━━ Information given
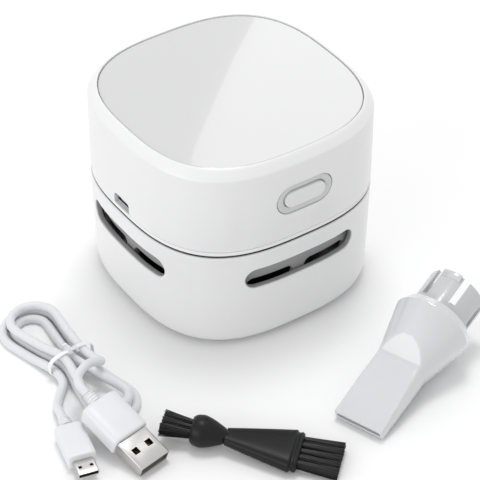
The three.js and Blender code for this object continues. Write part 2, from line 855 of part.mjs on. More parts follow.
// Motor: can, end cap, shaft and the clamp that two screws hold to the dome
const motorBottom = domeTop + seat;
const motorTop = panelBottom - motorHeadroom - 2 * leadRadius - seat - endcapThick - seat;
const shaftBottom = hubBottom + seat;
const shaftTop = shaftBottom + shaftLength;
addPart('motor_can', cut(
  disc(motorRadius, motorBottom, motorTop, roundSteps),
  disc(screwHole, motorBottom - overrun, shaftTop + seat),
), steel, vacuum);
addPart('motor_end_cap', disc(
  motorRadius - endcapInset, motorTop + seat, motorTop + seat + endcapThick, roundSteps,
), darkPlastic, vacuum);
addPart('motor_shaft', disc(shaftRadius, shaftBottom, shaftTop), steel, vacuum);
const clampInner = motorRadius + seat;
const earBottom = clampBossTop + seat;
const earTop = earBottom + clampEarTall;
const earReach = clampBossPlace + clampBossRadius;
const clampShape = cut(
  join(
    disc(clampInner + clampWall, motorBottom, motorBottom + clampTall, roundSteps),
    box(-earReach, earReach, -clampBossRadius, clampBossRadius, earBottom, earTop),
  ),
  disc(clampInner, motorBottom - overrun, motorBottom + clampTall + overrun, roundSteps),
  ...clampPlaces.map(([x, y]) => disc(screwHole, earBottom - overrun, earTop + overrun).translate(x, y, 0)),
);
addPart('motor_clamp', clampShape, frameBlack, vacuum);
clampPlaces.forEach(([x, y], i) => {
  const piece = addPart(`motor_screw_${i + 1}`, screw(screwLength), steel, vacuum);
  piece.rotation.set(Math.PI, 0, 0);
  piece.position.set(x, y, earTop + seat);
});

// Upper housing: straight walls, a bevelled rim, the panel's ledge, posts, dish and notch
const rimShares = [[0, 1], [0.35, 0.5], [0.75, 0.14], [0.92, 0]];
const outerUpper = softStack([
  [halfWidth, shellBottom],
  ...rimShares.map(([inset, drop]) => [halfWidth - inset * rimChamfer, bodyHeight - drop * rimChamferTall]),
]);
const recessHalf = halfWidth - panelInset;
const cavity = softStack([
  [halfWidth - wall, shellBottom - overrun],
  [halfWidth - wall, ledgeFace - ledgeDeep],
]);
const ledgeOpening = softStack([
  [recessHalf - ledgeReach, ledgeFace - ledgeDeep - overrun],
  [recessHalf - ledgeReach, ledgeFace + overrun],
]);
const panelRecess = softStack([[recessHalf, ledgeFace], [recessHalf, bodyHeight + overrun]]);
const postTop = shellBottom + postTall;
const cornerWall = (halfWidth - wall / 2) * Math.SQRT2 * 2 ** (-1 / cornerPower);
const posts = postPlaces.map(([x, y]) => {
  const web = box(
    postPlace * Math.SQRT2, cornerWall, -postWebWide / 2, postWebWide / 2, shellBottom, postTop,
  );
  const post = disc(postRadius, shellBottom, postTop).translate(x, y, 0);
  return join(post, web.rotateZ(Math.atan2(y, x)));
});
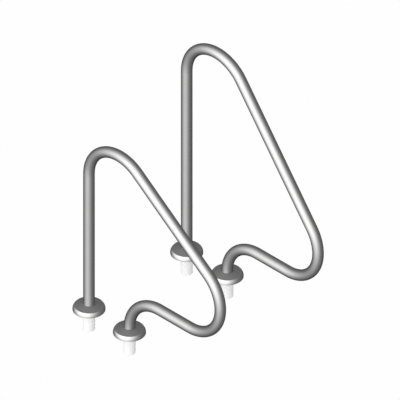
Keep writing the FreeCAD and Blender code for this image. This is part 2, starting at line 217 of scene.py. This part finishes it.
def tinned_brass(name):
    """A thin tin plating, duller in patches."""
    s = Shader(bpy.data.materials.new(name))
    where = s.vector(*s.place())
    mottle = s.noise(where, scale=240.0, detail=4.0, roughness=0.6)
    tint = s.blend(s.spread(mottle, 0, 1), TIN_DULL, TIN_BRIGHT)
    rough = s.spread(mottle, 0.42, 0.3)
    return s.principled(base_color=tint, metallic=1.0, roughness=rough, normal=s.bump(mottle, 2e-5))


def moulded_plastic(name, level, roughness):
    """White moulded plastic with a fine texture, faint flow marks and a little grime in them."""
    s = Shader(bpy.data.materials.new(name))
    place = s.place()
    flow = s.noise(s.stretched(place, PLASTIC_FLOW), scale=45.0, detail=4.0)
    texture = s.noise(s.vector(*place), scale=700.0, detail=3.0)
    tint = s.blend(s.spread(flow, 0, 1), grey(level * PLASTIC_GRIME, PLASTIC_WARMTH), grey(level))
    rough = s.spread(flow, roughness + 0.05, roughness - 0.05)
    return s.principled(base_color=tint, roughness=rough, normal=s.bump(texture, 3e-6))


def moulded_rubber(name):
    """Dark grey rubber with a pale bloom on it."""
    s = Shader(bpy.data.materials.new(name))
    where = s.vector(*s.place())
    bloom = s.noise(where, scale=380.0, detail=5.0, roughness=0.65)
    tint = s.blend(s.spread(bloom, 0, 1, start=0.4, end=0.75), RUBBER_DARK, RUBBER_BLOOM)
    rough = s.spread(bloom, 0.55, 0.75)
    return s.principled(base_color=tint, roughness=rough, normal=s.bump(bloom, 1.5e-5))


def dress(nodes, material):
    for node in nodes:
        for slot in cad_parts[node].material_slots:
            slot.material = material


def at_feet(piece):
    return [f"{foot}_{piece}" for foot in FEET]


dress(RAILS, tube_steel("satin_tube"))
dress(at_feet("escutcheon"), spun_steel("spun_cover"))
dress(at_feet("socket"), moulded_plastic("socket_plastic", level=0.84, roughness=0.2))
dress(at_feet("tail_plug"), moulded_plastic("plug_plastic", level=0.8, roughness=0.45))
dress(at_feet("seal"), moulded_rubber("seal_rubber"))
dress(at_feet("wedge"), cast_bronze("wedge_bronze"))
dress(at_feet("bolt") + at_feet("washer"), fastener_steel("fastener_steel"))
dress(at_feet("bonding_tag"), tinned_brass("tag_tinned"))


# ---------------------------------------------------------------- camera and floor

VIEW_AZIMUTH = math.radians(45)
VIEW_ELEVATION = math.asin(math.tan(math.radians(30)))  # a true isometric view
VIEW_WIDTH = 1.447
AIM_ABOVE_CENTRE = 0.057
AIM_RIGHT_OF_CENTRE = 0.001
CAMERA_DISTANCE = 4.0

back = Vector(
    (
        math.sin(VIEW_AZIMUTH) * math.cos(VIEW_ELEVATION),
        -math.cos(VIEW_AZIMUTH) * math.cos(VIEW_ELEVATION),
        math.sin(VIEW_ELEVATION),
    )
)
right = Vector((math.cos(VIEW_AZIMUTH), math.sin(VIEW_AZIMUTH), 0))
upward = back.cross(right)
low, high = cad_box
aim = (low + high) / 2 + upward * AIM_ABOVE_CENTRE + right * AIM_RIGHT_OF_CENTRE

camera_data = bpy.data.cameras.new("camera")
camera_data.type = "ORTHO"
camera_data.ortho_scale = VIEW_WIDTH
camera = bpy.data.objects.new("camera", camera_data)
camera.location = aim + back * CAMERA_DISTANCE
camera.rotation_euler = (-back).to_track_quat("-Z", "Y").to_euler()
scene.collection.objects.link(camera)
scene.camera = camera

WHITE = (1, 1, 1, 1)
FLOOR_HALF = 8.0
FLOOR_GLOW = 0.99
floor_mesh = bpy.data.meshes.new("floor")
corners = [(-1, -1), (1, -1), (1, 1), (-1, 1)]
floor_mesh.from_pydata([(x * FLOOR_HALF, y * FLOOR_HALF, low.z) for x, y in corners], [], [(0, 1, 2, 3)])
pale = Shader(bpy.data.materials.new("pale_floor"))
glow = pale.add("Emission", {"Color": WHITE, "Strength": FLOOR_GLOW})
floor_mesh.materials.append(pale.finish(glow.outputs[0]))
pale.owner.cycles.emission_sampling = "NONE"  # a surface finds so wide a light by chance, with less noise
floor = bpy.data.objects.new("floor", floor_mesh)
scene.collection.objects.link(floor)

# polished metal mirrors the studio dome alone
for thing in (floor, *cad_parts.values()):
    thing.visible_glossy = False


# ---------------------------------------------------------------- light

def towards(left, above):
    """The direction so many degrees to the left of the camera, and above the line to it."""
    left, above = math.radians(left), math.radians(above)
    sideways = back * math.cos(left) - right * math.sin(left)
    return sideways * math.cos(above) + upward * math.sin(above)


# a soft grey studio dome: its even level, then each broad light's direction, strength and tightness
DOME_LEVEL = 0.19
DOME_LIGHTS = (
    (towards(30, -10), 1.9, 3.5),  # the main light, beside the camera
    (towards(80, 15), 0.3, 10.0),  # a fill at the left
    (towards(180, 5), 1.3, 20.0),  # one behind, for the steel's far side
)


def studio_dome():
    """The dome lights the object, and the camera sees a plain white backdrop in its place."""
    s = Shader(bpy.data.worlds.new("studio"), "OutputWorld")
    direction = s.add("TexCoord").outputs["Generated"]

    def facing(light):
        return s.add("VectorMath", {0: direction, 1: light}, operation="DOT_PRODUCT").outputs["Value"]

    level = DOME_LEVEL
    for light, strength, tightness in DOME_LIGHTS:
        half = s.math("MULTIPLY_ADD", facing(light), 0.5, 0.5)
        lobe = s.math("MULTIPLY", s.math("POWER", half, tightness), strength)
        level = s.math("ADD", lobe, level)
    dome = s.add("Background", {"Color": WHITE, "Strength": level})
    backdrop = s.add("Background", {"Color": WHITE, "Strength": 1.0})
    seen = s.add("LightPath").outputs["Is Camera Ray"]
    sky = s.add("MixShader", {0: seen, 1: dome.outputs[0], 2: backdrop.outputs[0]})
    scene.world = s.finish(sky.outputs[0])


studio_dome()
scene.view_settings.view_transform = "Standard"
━━━━
*Goal of the exercise*: Retype precisely, and only, the span of lines that opens at the line containing "Keep writing the" and closes at the line containing "roughness=rough, normal=s.bump(mottle, 2e-5))", both inclusive.

*Final result*:
Keep writing the FreeCAD and Blender code for this image. This is part 2, starting at line 217 of scene.py. This part finishes it.
def tinned_brass(name):
    """A thin tin plating, duller in patches."""
    s = Shader(bpy.data.materials.new(name))
    where = s.vector(*s.place())
    mottle = s.noise(where, scale=240.0, detail=4.0, roughness=0.6)
    tint = s.blend(s.spread(mottle, 0, 1), TIN_DULL, TIN_BRIGHT)
    rough = s.spread(mottle, 0.42, 0.3)
    return s.principled(base_color=tint, metallic=1.0, roughness=rough, normal=s.bump(mottle, 2e-5))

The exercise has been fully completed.